Even the buildings themselves were the products of lab projects with Booker T. Washington and Tuskegee Institute. Bricks made by Tuskegee students so they could learn were used to construct the buildings and the same goes for the milling of wood used in flooring, walls and beams.
Today only three buildings remain of the old Elmore County Training School — the administration building that houses the museum, the teachers’ home where freshly graduated teachers would live while teaching at the school and the long building that once housed classrooms.
Other parts of the school site are still visible. The concession stand for the new football complex is where the old elementary school once was.
Rawls and Wise left the school in 1962 as they were moved to the new W.B. Doby High School, currently Wetumpka Elementary School.
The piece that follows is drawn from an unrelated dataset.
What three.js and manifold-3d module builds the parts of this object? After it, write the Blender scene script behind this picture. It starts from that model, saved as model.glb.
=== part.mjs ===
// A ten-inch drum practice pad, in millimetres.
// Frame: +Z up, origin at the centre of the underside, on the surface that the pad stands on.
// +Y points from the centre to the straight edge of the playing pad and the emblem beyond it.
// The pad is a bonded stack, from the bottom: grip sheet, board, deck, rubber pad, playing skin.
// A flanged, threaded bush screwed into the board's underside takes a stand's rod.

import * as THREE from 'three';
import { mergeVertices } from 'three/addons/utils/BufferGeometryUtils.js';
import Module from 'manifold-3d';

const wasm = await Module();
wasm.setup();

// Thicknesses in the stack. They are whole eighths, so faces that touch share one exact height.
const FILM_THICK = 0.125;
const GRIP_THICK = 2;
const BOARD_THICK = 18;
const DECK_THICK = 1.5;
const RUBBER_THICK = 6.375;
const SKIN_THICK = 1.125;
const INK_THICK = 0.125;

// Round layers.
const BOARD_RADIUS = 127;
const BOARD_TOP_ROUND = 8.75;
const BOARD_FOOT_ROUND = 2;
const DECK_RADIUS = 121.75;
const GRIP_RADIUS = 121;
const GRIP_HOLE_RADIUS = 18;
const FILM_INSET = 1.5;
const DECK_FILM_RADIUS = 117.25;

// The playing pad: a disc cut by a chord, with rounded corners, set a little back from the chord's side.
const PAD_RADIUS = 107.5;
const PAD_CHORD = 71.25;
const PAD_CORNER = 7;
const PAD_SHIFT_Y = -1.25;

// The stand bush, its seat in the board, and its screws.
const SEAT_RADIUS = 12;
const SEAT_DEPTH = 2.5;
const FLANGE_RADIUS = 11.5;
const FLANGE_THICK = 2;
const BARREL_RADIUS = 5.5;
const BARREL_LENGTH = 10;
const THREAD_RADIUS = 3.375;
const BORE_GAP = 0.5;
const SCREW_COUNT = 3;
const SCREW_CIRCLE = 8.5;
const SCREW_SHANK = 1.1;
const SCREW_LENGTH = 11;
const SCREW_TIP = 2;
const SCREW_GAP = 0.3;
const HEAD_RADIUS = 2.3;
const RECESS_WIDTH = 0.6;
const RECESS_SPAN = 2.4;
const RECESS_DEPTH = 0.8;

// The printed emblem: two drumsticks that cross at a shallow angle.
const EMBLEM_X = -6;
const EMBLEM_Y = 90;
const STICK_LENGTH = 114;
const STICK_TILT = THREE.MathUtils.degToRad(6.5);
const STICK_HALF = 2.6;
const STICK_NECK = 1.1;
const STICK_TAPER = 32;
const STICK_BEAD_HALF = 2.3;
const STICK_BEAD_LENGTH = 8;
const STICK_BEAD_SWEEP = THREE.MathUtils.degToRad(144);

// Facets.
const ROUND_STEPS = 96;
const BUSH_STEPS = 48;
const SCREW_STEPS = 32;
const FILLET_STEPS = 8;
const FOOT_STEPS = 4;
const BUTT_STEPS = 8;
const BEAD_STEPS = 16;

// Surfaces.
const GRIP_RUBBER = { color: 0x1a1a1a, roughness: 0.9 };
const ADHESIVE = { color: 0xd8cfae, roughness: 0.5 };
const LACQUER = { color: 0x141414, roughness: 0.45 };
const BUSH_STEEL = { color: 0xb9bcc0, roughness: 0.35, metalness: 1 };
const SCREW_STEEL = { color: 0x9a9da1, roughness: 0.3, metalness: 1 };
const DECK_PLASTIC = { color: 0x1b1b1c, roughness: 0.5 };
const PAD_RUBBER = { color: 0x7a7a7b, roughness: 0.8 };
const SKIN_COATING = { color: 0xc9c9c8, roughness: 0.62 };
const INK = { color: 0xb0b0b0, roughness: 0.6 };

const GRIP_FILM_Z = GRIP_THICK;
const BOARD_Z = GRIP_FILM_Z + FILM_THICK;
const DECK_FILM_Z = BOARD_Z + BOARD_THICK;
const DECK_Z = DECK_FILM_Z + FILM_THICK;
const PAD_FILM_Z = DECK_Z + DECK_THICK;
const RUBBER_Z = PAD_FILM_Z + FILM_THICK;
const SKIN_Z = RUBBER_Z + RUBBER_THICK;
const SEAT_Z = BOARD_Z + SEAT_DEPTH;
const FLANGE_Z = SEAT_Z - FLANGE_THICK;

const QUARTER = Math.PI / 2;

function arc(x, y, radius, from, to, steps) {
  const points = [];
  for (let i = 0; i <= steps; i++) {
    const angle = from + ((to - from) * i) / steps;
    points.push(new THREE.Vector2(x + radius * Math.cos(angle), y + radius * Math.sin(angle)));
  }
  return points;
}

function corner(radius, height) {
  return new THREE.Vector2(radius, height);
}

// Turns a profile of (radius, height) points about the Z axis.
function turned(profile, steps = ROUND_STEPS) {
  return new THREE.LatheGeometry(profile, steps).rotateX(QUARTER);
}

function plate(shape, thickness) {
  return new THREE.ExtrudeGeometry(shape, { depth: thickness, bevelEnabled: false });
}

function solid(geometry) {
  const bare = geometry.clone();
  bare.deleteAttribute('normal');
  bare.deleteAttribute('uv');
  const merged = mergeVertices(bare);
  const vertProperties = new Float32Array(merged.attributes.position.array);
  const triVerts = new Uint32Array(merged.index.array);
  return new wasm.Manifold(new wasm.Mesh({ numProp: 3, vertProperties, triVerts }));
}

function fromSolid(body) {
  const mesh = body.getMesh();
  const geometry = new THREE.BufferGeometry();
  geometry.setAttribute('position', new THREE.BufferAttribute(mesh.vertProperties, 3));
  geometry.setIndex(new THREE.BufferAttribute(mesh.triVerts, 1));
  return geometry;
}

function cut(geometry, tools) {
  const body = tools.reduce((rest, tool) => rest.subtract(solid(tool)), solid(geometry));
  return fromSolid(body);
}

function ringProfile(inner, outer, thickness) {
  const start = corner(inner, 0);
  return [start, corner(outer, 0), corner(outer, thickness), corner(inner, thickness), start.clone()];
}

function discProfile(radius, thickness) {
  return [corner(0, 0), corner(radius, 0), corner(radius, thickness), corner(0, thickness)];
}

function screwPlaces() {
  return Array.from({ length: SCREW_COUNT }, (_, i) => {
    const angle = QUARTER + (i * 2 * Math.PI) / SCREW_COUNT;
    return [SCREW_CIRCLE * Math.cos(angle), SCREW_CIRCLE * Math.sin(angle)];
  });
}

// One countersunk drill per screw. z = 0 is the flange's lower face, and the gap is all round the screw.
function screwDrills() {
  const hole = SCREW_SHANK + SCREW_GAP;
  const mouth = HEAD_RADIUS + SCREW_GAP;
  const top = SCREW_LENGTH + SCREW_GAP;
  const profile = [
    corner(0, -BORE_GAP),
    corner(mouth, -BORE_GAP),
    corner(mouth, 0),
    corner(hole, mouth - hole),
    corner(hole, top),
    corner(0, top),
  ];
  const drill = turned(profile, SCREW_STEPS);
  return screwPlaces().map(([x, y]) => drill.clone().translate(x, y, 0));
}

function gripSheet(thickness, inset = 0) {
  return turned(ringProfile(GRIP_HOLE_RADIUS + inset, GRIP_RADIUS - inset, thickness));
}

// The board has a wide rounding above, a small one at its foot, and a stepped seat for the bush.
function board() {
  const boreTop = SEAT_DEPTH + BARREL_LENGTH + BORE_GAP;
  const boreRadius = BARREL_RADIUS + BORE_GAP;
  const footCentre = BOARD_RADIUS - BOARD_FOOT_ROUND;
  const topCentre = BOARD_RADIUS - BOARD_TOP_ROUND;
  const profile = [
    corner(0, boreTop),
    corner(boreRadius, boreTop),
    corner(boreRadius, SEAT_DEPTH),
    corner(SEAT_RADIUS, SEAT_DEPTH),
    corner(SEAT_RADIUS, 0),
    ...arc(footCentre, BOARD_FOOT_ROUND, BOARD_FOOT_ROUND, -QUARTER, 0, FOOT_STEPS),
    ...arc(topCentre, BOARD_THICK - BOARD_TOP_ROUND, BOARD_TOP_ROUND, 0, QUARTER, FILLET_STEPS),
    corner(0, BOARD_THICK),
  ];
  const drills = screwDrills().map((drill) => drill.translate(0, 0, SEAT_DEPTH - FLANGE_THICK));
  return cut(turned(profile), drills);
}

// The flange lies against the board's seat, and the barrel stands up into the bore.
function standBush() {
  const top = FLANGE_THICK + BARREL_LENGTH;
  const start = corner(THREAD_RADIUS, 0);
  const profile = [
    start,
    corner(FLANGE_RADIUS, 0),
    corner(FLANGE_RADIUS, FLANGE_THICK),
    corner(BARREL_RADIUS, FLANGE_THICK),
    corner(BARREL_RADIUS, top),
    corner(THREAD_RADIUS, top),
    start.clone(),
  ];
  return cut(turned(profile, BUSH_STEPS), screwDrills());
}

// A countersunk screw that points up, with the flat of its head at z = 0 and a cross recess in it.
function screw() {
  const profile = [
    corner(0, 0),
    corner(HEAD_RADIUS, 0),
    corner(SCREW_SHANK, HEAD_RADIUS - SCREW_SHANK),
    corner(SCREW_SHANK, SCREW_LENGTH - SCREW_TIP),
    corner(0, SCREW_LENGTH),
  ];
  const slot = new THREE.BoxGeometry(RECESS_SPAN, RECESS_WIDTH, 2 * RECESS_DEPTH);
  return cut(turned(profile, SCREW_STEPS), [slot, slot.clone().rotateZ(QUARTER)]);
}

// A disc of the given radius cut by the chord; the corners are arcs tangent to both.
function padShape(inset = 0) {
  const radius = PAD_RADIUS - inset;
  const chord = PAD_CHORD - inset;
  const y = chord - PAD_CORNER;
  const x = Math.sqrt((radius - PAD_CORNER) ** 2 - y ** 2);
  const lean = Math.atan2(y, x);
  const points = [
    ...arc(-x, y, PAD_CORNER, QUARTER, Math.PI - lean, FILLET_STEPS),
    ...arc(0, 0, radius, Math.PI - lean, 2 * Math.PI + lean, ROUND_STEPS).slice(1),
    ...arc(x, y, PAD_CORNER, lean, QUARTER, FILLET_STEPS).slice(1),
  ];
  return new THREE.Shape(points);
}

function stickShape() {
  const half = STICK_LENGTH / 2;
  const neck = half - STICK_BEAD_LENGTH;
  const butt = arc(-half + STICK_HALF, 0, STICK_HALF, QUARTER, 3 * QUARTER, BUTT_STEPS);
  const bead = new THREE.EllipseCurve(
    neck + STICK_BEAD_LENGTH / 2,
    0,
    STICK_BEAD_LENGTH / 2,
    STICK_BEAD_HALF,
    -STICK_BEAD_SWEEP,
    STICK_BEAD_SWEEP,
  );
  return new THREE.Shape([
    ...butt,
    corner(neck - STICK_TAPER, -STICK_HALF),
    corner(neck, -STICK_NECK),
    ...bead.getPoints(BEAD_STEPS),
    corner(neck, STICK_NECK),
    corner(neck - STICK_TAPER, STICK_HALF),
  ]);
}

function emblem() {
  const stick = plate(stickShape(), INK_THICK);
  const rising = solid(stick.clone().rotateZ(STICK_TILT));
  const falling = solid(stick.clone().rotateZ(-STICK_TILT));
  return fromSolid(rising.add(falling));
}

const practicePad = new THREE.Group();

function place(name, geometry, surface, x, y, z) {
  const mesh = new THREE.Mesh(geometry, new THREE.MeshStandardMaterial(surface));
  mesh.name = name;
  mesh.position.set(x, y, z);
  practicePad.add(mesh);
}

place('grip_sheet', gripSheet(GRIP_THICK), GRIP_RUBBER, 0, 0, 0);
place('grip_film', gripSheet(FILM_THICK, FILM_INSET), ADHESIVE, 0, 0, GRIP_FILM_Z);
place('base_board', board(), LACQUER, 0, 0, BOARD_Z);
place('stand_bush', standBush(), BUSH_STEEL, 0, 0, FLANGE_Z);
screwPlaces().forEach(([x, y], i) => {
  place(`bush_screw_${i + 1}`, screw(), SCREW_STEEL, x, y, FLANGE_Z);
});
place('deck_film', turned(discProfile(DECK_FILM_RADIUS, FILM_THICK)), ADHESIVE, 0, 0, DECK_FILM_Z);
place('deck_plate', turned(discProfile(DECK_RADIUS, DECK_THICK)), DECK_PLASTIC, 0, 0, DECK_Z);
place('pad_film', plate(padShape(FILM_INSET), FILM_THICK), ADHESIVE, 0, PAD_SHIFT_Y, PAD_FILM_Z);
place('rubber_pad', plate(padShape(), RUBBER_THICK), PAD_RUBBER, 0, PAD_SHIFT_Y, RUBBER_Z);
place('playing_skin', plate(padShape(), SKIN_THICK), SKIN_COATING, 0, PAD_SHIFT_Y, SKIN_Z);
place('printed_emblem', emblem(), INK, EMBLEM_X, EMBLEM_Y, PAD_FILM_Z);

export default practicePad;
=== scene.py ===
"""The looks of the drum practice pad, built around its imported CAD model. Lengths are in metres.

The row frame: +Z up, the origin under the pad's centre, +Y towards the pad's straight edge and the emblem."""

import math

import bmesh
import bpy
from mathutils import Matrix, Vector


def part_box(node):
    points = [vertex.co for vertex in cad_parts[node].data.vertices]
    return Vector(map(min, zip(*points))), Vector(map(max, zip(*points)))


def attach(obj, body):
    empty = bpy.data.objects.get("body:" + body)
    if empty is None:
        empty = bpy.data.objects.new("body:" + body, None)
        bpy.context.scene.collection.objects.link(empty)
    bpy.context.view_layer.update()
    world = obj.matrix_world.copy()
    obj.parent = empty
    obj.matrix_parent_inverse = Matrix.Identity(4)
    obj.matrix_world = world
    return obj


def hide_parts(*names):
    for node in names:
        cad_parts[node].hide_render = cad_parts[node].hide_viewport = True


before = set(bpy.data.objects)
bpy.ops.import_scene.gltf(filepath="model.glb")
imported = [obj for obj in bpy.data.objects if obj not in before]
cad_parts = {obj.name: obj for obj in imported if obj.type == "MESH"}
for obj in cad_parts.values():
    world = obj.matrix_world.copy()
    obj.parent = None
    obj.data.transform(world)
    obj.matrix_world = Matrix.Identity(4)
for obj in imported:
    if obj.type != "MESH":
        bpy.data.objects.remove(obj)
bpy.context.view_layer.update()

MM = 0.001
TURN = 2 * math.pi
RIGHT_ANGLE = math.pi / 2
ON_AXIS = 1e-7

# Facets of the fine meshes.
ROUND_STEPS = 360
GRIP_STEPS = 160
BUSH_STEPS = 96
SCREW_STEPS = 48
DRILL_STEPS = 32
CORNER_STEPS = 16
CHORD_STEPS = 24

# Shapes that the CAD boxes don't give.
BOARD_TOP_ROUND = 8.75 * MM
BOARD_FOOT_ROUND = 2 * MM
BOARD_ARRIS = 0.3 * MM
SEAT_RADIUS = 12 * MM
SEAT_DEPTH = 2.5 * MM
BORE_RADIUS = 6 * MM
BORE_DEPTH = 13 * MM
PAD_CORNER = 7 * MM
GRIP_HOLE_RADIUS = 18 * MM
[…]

“The board of education had a choice — either let us go to the all white Wetumpka school,” Wise said. “They bought that land from Alabama Power and built us a new school.”
In 1969 Fred Gray would amend his desegregation lawsuit to include Elmore County and finally the students of Doby would attend Wetumpka schools. But Wise and others wanted to recognize the efforts of W.B. Doby.
“We had a historical marker put out there with W.B. Doby High School put on it,” Wise said. “We also had the activity center named after Mr. Doby. He was the first principal of the Elmore County Training School.”
Saxon, Wise and others not only want to remember Doby and his efforts to educate the Black community but the efforts of many more.
“We want to continue to enhance the museum with different ideas and ways to assist them in making it more functional in many different ways,” Saxon said.
Wise said the board has ideas for future exhibits in the museum. New displays are possible for Gray, Dr. Martin Luther King and President Barack Obama.
Wise and the board hope to have the museum open soon.
“There is a rich Elmore County Black History in here,” Wise said. “We want to open the museum up to let people see what we have.”